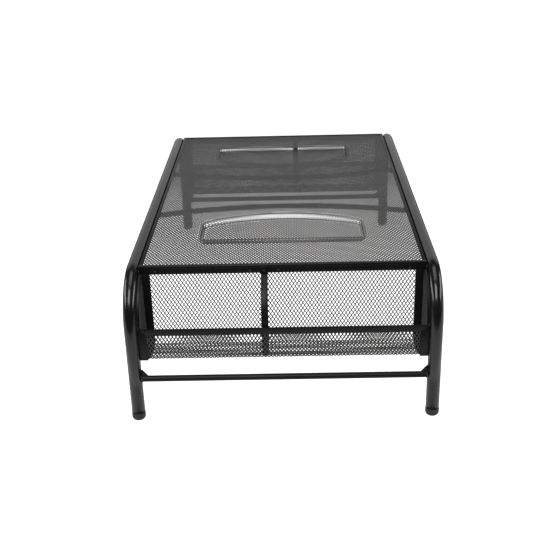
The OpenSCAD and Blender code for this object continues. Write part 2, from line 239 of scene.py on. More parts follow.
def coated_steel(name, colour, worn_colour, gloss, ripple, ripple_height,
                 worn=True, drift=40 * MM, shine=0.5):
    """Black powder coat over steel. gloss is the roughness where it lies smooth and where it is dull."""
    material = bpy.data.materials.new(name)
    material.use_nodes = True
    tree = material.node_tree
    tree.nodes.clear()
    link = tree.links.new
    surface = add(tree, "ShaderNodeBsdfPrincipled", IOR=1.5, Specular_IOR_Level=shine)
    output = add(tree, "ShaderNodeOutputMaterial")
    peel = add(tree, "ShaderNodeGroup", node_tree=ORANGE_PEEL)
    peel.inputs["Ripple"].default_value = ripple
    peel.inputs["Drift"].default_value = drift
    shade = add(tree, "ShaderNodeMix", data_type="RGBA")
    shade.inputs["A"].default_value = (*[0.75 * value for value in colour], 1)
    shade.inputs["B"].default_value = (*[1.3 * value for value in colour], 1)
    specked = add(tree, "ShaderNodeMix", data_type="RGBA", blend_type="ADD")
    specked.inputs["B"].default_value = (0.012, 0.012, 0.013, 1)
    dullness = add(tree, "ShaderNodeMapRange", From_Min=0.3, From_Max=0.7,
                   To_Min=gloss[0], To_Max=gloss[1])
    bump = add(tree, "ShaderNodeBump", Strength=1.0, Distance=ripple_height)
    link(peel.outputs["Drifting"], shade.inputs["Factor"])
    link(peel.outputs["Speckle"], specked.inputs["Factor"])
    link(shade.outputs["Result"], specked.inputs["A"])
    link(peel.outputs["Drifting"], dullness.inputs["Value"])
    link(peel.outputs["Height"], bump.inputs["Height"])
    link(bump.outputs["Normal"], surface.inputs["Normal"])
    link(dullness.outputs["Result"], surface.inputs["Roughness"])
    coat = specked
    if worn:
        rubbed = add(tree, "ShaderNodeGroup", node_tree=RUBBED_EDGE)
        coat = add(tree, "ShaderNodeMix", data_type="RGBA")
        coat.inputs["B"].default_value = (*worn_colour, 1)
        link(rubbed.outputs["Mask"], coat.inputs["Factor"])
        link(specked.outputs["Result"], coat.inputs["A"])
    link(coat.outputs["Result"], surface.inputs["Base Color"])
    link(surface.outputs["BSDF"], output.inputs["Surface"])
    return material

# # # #

* **DESCRIPTION OF THE TASK**: Write out all the data again, exactly as it appears.

* **WRITTEN SOLUTION**:
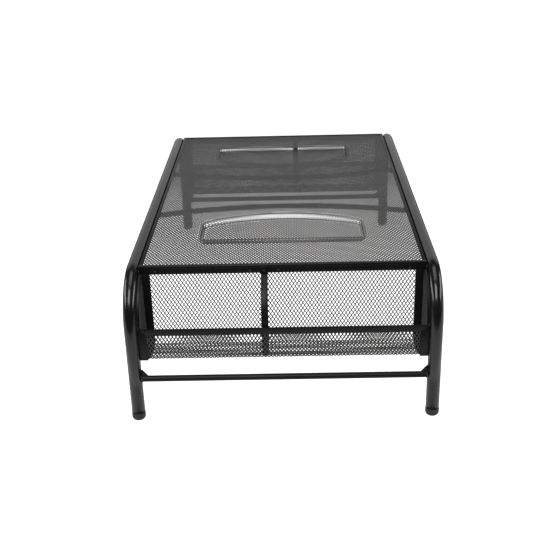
The OpenSCAD and Blender code for this object continues. Write part 2, from line 239 of scene.py on. More parts follow.
def coated_steel(name, colour, worn_colour, gloss, ripple, ripple_height,
                 worn=True, drift=40 * MM, shine=0.5):
    """Black powder coat over steel. gloss is the roughness where it lies smooth and where it is dull."""
    material = bpy.data.materials.new(name)
    material.use_nodes = True
    tree = material.node_tree
    tree.nodes.clear()
    link = tree.links.new
    surface = add(tree, "ShaderNodeBsdfPrincipled", IOR=1.5, Specular_IOR_Level=shine)
    output = add(tree, "ShaderNodeOutputMaterial")
    peel = add(tree, "ShaderNodeGroup", node_tree=ORANGE_PEEL)
    peel.inputs["Ripple"].default_value = ripple
    peel.inputs["Drift"].default_value = drift
    shade = add(tree, "ShaderNodeMix", data_type="RGBA")
    shade.inputs["A"].default_value = (*[0.75 * value for value in colour], 1)
    shade.inputs["B"].default_value = (*[1.3 * value for value in colour], 1)
    specked = add(tree, "ShaderNodeMix", data_type="RGBA", blend_type="ADD")
    specked.inputs["B"].default_value = (0.012, 0.012, 0.013, 1)
    dullness = add(tree, "ShaderNodeMapRange", From_Min=0.3, From_Max=0.7,
                   To_Min=gloss[0], To_Max=gloss[1])
    bump = add(tree, "ShaderNodeBump", Strength=1.0, Distance=ripple_height)
    link(peel.outputs["Drifting"], shade.inputs["Factor"])
    link(peel.outputs["Speckle"], specked.inputs["Factor"])
    link(shade.outputs["Result"], specked.inputs["A"])
    link(peel.outputs["Drifting"], dullness.inputs["Value"])
    link(peel.outputs["Height"], bump.inputs["Height"])
    link(bump.outputs["Normal"], surface.inputs["Normal"])
    link(dullness.outputs["Result"], surface.inputs["Roughness"])
    coat = specked
    if worn:
        rubbed = add(tree, "ShaderNodeGroup", node_tree=RUBBED_EDGE)
        coat = add(tree, "ShaderNodeMix", data_type="RGBA")
        coat.inputs["B"].default_value = (*worn_colour, 1)
        link(rubbed.outputs["Mask"], coat.inputs["Factor"])
        link(specked.outputs["Result"], coat.inputs["A"])
    link(coat.outputs["Result"], surface.inputs["Base Color"])
    link(surface.outputs["BSDF"], output.inputs["Surface"])
    return material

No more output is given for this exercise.